We’re also getting, and with justification, knowledgeable public expressions of skepticism about the quality of the investigation. Typical of them is a letter to the New York Times from a veteran rocket designer, Martin Summerfield, emeritus professor of engineering at Princeton University and president of Princeton Combustion Research Laboratories. None of the appointees to the commission, he noted, “have had any involvement in the engineering of solid-propellant rocket boosters, the prime suspect at this time.”

Nothing precludes additional appointments that would equip the commission with the kind of independent expertise that would help assure a thorough investigation.
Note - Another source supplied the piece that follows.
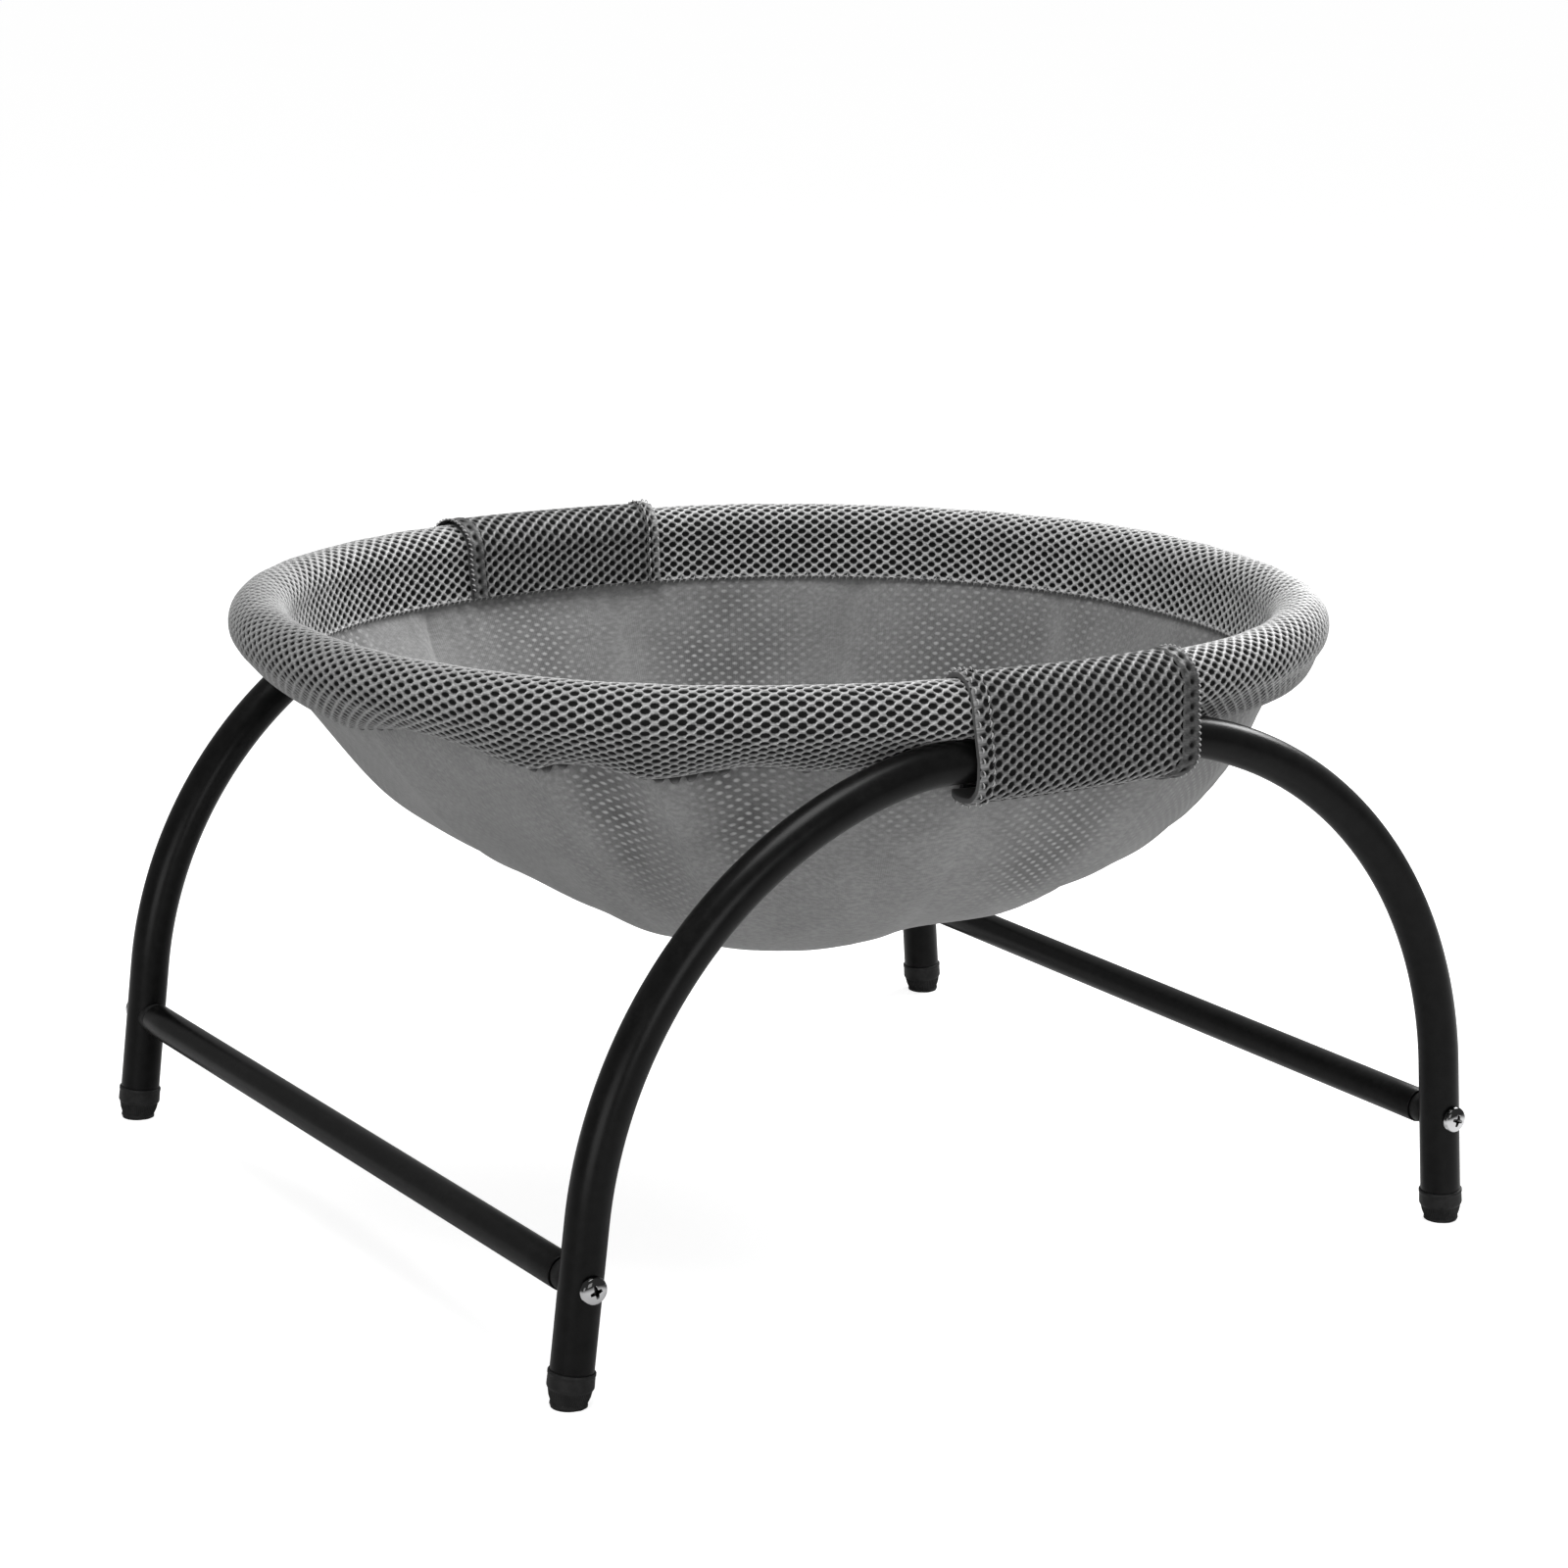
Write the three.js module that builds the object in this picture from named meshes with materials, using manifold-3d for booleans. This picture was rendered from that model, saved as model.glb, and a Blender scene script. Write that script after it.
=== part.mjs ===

There’s ample talent in this big country to provide numerous candidates for the task--if the White House wants them.

The suspicion arises, however, that maybe it doesn’t. This Administration’s deft management of public sentiment and opinion is unprecedented. President Reagan’s performance at the rites for the shuttle’s seven crew members was somber and inspirational. The appointment of a presidential commission--traditional for dealing with great catastrophes--quickly followed, with the President saying he wanted a “calm and deliberate assessment of the facts.”

These are opening days of what may be a three-month inquiry, and perhaps the outcome will be a solid performance that merits public confidence. But on the basis of what has happened so far, there is ample reason to believe that the White House is more concerned with imagery than with engineering.